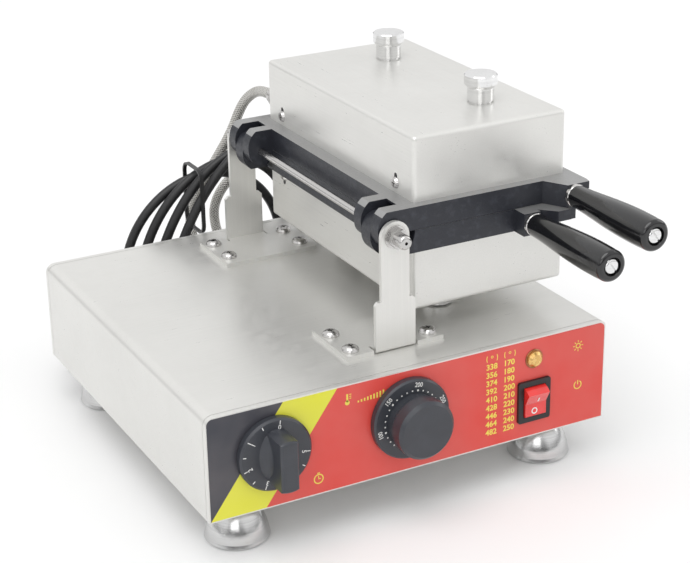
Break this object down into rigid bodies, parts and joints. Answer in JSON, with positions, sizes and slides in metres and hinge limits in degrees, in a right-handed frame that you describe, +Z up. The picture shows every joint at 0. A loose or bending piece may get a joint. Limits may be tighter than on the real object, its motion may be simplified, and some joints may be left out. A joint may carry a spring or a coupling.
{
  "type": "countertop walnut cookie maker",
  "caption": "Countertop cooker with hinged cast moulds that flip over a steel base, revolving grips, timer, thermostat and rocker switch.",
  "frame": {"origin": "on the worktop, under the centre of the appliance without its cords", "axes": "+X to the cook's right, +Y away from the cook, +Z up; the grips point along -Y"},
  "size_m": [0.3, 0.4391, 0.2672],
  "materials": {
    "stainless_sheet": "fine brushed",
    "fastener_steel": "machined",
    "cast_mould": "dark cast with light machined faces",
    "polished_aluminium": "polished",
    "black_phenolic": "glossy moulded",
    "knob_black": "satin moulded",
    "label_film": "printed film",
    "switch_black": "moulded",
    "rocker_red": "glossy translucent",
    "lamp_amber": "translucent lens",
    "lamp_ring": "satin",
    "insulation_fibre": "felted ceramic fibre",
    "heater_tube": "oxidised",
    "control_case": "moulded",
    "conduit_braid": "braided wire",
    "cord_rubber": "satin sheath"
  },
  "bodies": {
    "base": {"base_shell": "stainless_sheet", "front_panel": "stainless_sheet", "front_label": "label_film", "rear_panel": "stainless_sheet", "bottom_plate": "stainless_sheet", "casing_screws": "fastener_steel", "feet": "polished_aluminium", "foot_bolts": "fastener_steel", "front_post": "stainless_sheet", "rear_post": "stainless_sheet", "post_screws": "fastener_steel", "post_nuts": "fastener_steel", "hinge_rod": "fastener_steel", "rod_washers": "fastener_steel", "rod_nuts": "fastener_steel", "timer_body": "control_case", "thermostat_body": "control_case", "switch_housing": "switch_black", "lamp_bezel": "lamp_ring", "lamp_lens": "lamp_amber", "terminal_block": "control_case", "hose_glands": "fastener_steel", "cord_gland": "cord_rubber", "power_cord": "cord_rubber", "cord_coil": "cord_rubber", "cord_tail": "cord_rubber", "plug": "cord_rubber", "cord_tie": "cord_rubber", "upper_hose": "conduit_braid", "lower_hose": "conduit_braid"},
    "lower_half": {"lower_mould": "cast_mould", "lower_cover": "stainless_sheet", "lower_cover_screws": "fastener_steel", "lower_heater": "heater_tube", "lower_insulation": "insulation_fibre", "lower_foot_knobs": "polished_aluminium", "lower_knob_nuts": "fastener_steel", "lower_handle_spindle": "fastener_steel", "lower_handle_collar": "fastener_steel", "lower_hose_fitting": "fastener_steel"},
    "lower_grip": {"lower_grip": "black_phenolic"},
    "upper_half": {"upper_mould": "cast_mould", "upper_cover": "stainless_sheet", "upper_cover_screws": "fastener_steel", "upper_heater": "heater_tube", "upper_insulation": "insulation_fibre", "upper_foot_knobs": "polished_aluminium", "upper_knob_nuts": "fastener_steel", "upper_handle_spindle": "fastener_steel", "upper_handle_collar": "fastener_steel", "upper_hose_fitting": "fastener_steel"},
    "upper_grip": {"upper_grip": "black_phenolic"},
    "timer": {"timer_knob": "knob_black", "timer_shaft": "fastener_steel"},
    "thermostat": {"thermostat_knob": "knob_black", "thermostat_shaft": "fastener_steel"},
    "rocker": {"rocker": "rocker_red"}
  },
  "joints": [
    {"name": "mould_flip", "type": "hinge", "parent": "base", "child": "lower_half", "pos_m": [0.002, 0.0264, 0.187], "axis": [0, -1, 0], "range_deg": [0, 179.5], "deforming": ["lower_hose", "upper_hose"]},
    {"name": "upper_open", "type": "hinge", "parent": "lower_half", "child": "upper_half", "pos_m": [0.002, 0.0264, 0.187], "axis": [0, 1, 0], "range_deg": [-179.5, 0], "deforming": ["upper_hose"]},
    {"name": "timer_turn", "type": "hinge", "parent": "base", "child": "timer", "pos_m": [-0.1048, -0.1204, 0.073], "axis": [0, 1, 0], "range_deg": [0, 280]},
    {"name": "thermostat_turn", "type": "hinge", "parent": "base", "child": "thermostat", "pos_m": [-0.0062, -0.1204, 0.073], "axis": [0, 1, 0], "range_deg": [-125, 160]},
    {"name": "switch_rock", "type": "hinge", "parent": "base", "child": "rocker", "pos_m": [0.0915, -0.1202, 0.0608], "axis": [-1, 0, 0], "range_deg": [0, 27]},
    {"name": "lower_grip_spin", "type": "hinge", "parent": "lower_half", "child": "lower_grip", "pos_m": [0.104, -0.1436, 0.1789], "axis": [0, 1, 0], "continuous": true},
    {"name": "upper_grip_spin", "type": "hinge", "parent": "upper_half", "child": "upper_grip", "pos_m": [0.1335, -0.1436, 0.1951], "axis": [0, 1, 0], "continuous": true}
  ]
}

==*==

Set down every line of the listing above again, exactly as given.

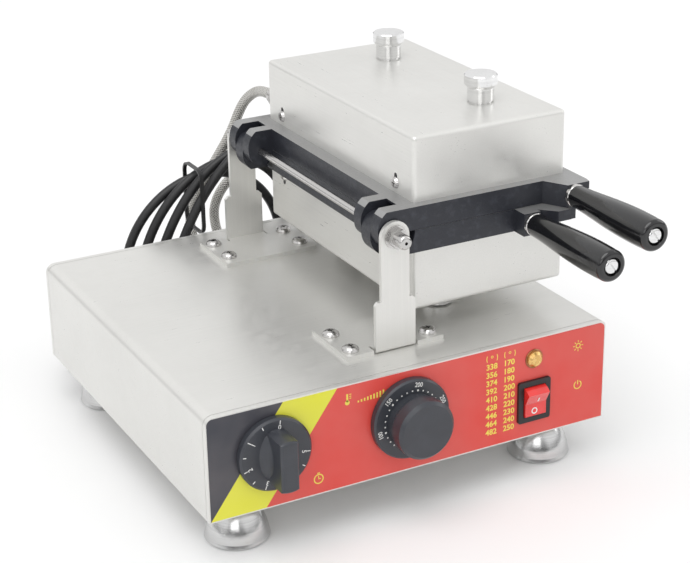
Break this object down into rigid bodies, parts and joints. Answer in JSON, with positions, sizes and slides in metres and hinge limits in degrees, in a right-handed frame that you describe, +Z up. The picture shows every joint at 0. A loose or bending piece may get a joint. Limits may be tighter than on the real object, its motion may be simplified, and some joints may be left out. A joint may carry a spring or a coupling.
{
  "type": "countertop walnut cookie maker",
  "caption": "Countertop cooker with hinged cast moulds that flip over a steel base, revolving grips, timer, thermostat and rocker switch.",
  "frame": {"origin": "on the worktop, under the centre of the appliance without its cords", "axes": "+X to the cook's right, +Y away from the cook, +Z up; the grips point along -Y"},
  "size_m": [0.3, 0.4391, 0.2672],
  "materials": {
    "stainless_sheet": "fine brushed",
    "fastener_steel": "machined",
    "cast_mould": "dark cast with light machined faces",
    "polished_aluminium": "polished",
    "black_phenolic": "glossy moulded",
    "knob_black": "satin moulded",
    "label_film": "printed film",
    "switch_black": "moulded",
    "rocker_red": "glossy translucent",
    "lamp_amber": "translucent lens",
    "lamp_ring": "satin",
    "insulation_fibre": "felted ceramic fibre",
    "heater_tube": "oxidised",
    "control_case": "moulded",
    "conduit_braid": "braided wire",
    "cord_rubber": "satin sheath"
  },
  "bodies": {
    "base": {"base_shell": "stainless_sheet", "front_panel": "stainless_sheet", "front_label": "label_film", "rear_panel": "stainless_sheet", "bottom_plate": "stainless_sheet", "casing_screws": "fastener_steel", "feet": "polished_aluminium", "foot_bolts": "fastener_steel", "front_post": "stainless_sheet", "rear_post": "stainless_sheet", "post_screws": "fastener_steel", "post_nuts": "fastener_steel", "hinge_rod": "fastener_steel", "rod_washers": "fastener_steel", "rod_nuts": "fastener_steel", "timer_body": "control_case", "thermostat_body": "control_case", "switch_housing": "switch_black", "lamp_bezel": "lamp_ring", "lamp_lens": "lamp_amber", "terminal_block": "control_case", "hose_glands": "fastener_steel", "cord_gland": "cord_rubber", "power_cord": "cord_rubber", "cord_coil": "cord_rubber", "cord_tail": "cord_rubber", "plug": "cord_rubber", "cord_tie": "cord_rubber", "upper_hose": "conduit_braid", "lower_hose": "conduit_braid"},
    "lower_half": {"lower_mould": "cast_mould", "lower_cover": "stainless_sheet", "lower_cover_screws": "fastener_steel", "lower_heater": "heater_tube", "lower_insulation": "insulation_fibre", "lower_foot_knobs": "polished_aluminium", "lower_knob_nuts": "fastener_steel", "lower_handle_spindle": "fastener_steel", "lower_handle_collar": "fastener_steel", "lower_hose_fitting": "fastener_steel"},
    "lower_grip": {"lower_grip": "black_phenolic"},
    "upper_half": {"upper_mould": "cast_mould", "upper_cover": "stainless_sheet", "upper_cover_screws": "fastener_steel", "upper_heater": "heater_tube", "upper_insulation": "insulation_fibre", "upper_foot_knobs": "polished_aluminium", "upper_knob_nuts": "fastener_steel", "upper_handle_spindle": "fastener_steel", "upper_handle_collar": "fastener_steel", "upper_hose_fitting": "fastener_steel"},
    "upper_grip": {"upper_grip": "black_phenolic"},
    "timer": {"timer_knob": "knob_black", "timer_shaft": "fastener_steel"},
    "thermostat": {"thermostat_knob": "knob_black", "thermostat_shaft": "fastener_steel"},
    "rocker": {"rocker": "rocker_red"}
  },
  "joints": [
    {"name": "mould_flip", "type": "hinge", "parent": "base", "child": "lower_half", "pos_m": [0.002, 0.0264, 0.187], "axis": [0, -1, 0], "range_deg": [0, 179.5], "deforming": ["lower_hose", "upper_hose"]},
    {"name": "upper_open", "type": "hinge", "parent": "lower_half", "child": "upper_half", "pos_m": [0.002, 0.0264, 0.187], "axis": [0, 1, 0], "range_deg": [-179.5, 0], "deforming": ["upper_hose"]},
    {"name": "timer_turn", "type": "hinge", "parent": "base", "child": "timer", "pos_m": [-0.1048, -0.1204, 0.073], "axis": [0, 1, 0], "range_deg": [0, 280]},
    {"name": "thermostat_turn", "type": "hinge", "parent": "base", "child": "thermostat", "pos_m": [-0.0062, -0.1204, 0.073], "axis": [0, 1, 0], "range_deg": [-125, 160]},
    {"name": "switch_rock", "type": "hinge", "parent": "base", "child": "rocker", "pos_m": [0.0915, -0.1202, 0.0608], "axis": [-1, 0, 0], "range_deg": [0, 27]},
    {"name": "lower_grip_spin", "type": "hinge", "parent": "lower_half", "child": "lower_grip", "pos_m": [0.104, -0.1436, 0.1789], "axis": [0, 1, 0], "continuous": true},
    {"name": "upper_grip_spin", "type": "hinge", "parent": "upper_half", "child": "upper_grip", "pos_m": [0.1335, -0.1436, 0.1951], "axis": [0, 1, 0], "continuous": true}
  ]
}